> EXERCISE GOAL:
Within the material below, locate the line with "for (const [name, [route, radius, finish]]" and the line with "obj.parent = empty", then return those two lines and all lines between them, exactly as written.

> MATERIAL:

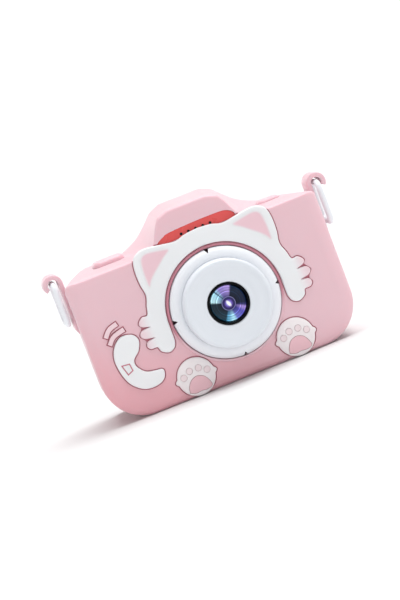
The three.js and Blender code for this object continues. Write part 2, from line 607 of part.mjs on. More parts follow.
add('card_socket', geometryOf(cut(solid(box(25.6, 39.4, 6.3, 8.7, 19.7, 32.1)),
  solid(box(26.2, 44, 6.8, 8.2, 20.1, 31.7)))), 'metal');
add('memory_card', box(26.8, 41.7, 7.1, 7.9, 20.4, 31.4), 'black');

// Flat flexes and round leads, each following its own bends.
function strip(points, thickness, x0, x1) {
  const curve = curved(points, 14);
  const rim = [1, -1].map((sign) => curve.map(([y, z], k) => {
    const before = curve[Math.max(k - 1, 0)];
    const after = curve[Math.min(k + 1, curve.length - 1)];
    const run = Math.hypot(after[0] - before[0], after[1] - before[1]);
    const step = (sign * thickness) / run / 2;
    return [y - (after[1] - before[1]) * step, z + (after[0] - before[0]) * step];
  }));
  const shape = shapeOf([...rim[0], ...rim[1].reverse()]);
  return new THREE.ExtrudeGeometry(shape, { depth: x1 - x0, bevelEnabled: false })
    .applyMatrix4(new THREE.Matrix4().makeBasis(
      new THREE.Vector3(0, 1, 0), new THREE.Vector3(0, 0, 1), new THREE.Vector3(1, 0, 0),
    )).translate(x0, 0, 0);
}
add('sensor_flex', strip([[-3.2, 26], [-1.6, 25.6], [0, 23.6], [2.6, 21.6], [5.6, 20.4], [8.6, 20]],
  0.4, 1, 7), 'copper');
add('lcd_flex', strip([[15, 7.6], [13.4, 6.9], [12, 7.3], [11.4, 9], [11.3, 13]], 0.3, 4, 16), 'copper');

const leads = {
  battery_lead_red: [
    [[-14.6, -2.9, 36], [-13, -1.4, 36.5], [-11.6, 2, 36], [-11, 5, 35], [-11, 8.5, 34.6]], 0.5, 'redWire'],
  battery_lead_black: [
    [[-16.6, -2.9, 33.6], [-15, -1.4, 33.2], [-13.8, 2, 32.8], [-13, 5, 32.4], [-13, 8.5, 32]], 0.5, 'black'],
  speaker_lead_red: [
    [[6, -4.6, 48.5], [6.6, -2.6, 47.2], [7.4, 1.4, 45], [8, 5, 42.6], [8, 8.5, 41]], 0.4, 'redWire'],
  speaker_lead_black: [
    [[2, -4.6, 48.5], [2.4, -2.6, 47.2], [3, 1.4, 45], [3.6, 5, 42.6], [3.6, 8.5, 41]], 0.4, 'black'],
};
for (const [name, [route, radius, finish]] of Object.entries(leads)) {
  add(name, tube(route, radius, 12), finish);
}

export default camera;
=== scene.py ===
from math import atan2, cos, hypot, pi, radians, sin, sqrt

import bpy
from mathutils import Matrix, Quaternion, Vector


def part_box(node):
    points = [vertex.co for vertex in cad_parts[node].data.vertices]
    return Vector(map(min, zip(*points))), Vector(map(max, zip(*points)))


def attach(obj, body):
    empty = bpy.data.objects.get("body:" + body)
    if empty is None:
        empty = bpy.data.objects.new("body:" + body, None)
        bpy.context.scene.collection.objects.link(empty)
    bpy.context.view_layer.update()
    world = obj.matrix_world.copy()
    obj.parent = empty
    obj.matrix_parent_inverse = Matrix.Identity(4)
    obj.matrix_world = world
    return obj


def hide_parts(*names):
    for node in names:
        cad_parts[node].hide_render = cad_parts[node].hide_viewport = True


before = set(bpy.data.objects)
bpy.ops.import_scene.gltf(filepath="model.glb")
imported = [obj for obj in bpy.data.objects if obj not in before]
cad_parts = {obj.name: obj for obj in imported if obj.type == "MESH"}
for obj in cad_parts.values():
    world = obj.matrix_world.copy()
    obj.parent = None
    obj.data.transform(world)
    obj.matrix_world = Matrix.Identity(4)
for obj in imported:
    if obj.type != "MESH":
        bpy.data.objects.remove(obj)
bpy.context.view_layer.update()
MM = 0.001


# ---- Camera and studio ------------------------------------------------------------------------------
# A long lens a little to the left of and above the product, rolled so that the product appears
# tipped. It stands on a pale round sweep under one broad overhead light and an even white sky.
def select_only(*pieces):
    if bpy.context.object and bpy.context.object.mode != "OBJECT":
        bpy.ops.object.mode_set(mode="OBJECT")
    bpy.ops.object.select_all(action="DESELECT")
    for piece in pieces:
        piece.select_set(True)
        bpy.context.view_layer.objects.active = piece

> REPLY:
for (const [name, [route, radius, finish]] of Object.entries(leads)) {
  add(name, tube(route, radius, 12), finish);
}

export default camera;
=== scene.py ===
from math import atan2, cos, hypot, pi, radians, sin, sqrt

import bpy
from mathutils import Matrix, Quaternion, Vector


def part_box(node):
    points = [vertex.co for vertex in cad_parts[node].data.vertices]
    return Vector(map(min, zip(*points))), Vector(map(max, zip(*points)))


def attach(obj, body):
    empty = bpy.data.objects.get("body:" + body)
    if empty is None:
        empty = bpy.data.objects.new("body:" + body, None)
        bpy.context.scene.collection.objects.link(empty)
    bpy.context.view_layer.update()
    world = obj.matrix_world.copy()
    obj.parent = empty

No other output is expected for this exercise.